Write key moments into your history. This can be the first time two specific societies interact, whether they are opposed to each other’s views, have much in common, aren’t concerned one way or the other, etc.; a calamity such as an earthquake or financial collapse; a new, revolutionary invention, such as steel; or any other turning point in the way the society would function.

Introduce Foci

Let each key moment in history be defined by either a major event or a critical figure. Often, major events imply the involvement of a critical figure. These critical figures will be the focus around which your society will shift towards the modern society you’ve previously defined.

Build on What You Have

Going a little further, you can flesh out your critical figures by examining the society they emerged in at the time they emerged. A critical figure will represent a) the ideal of the society as it is; b) the society as a major group thinks it should be; or c) the opposite of what the society should be. Use the society as a lens through which to define the critical figure.


Work backwards. Make a list of important events, wars, nations and cities founded and inventions and invent the people behind them. I think this might be how it works in real life.

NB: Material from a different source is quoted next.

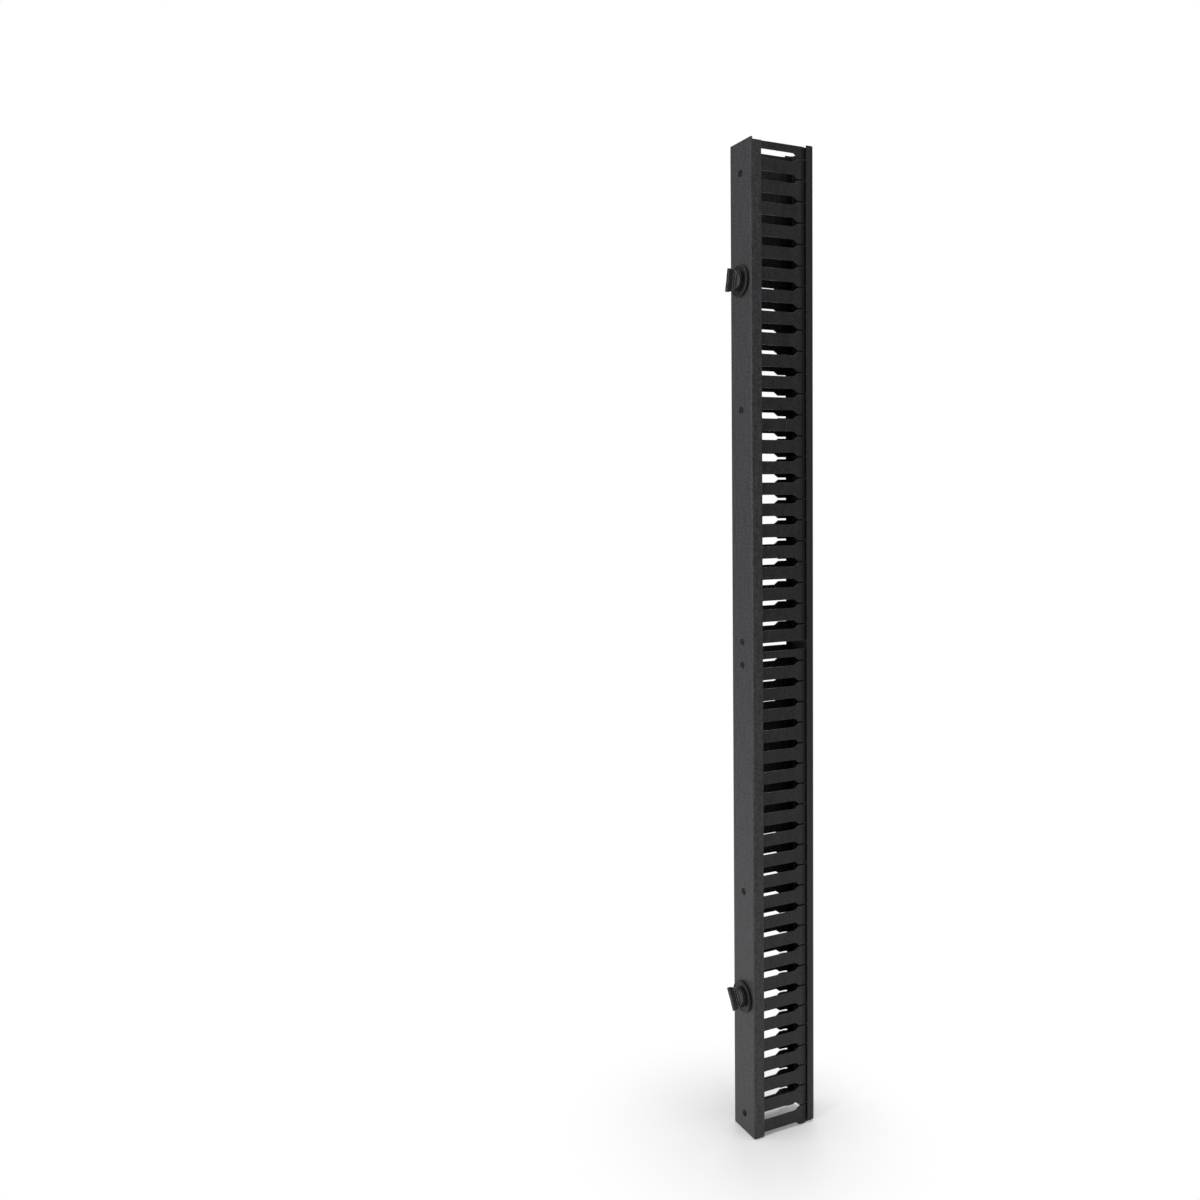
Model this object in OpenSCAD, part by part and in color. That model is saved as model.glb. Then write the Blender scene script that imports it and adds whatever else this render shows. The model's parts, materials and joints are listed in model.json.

The Fusion-Drive was invented by Bob Fusion inspired by watching his mother iron the clothes with a helium producing hydrogen iron.

The Battle of Cthonopolis was won because of the brave efforts of Mike Roomis outfitting the partisans with helium producing hydrogen irons. Which turned to be surprisingly effective weapons. Who knew?

Events make the man, not the other way round. The Characteristics of Bob and Mike inferred by their acts. This I think is easier than inventing a character and figuring out how they affect history.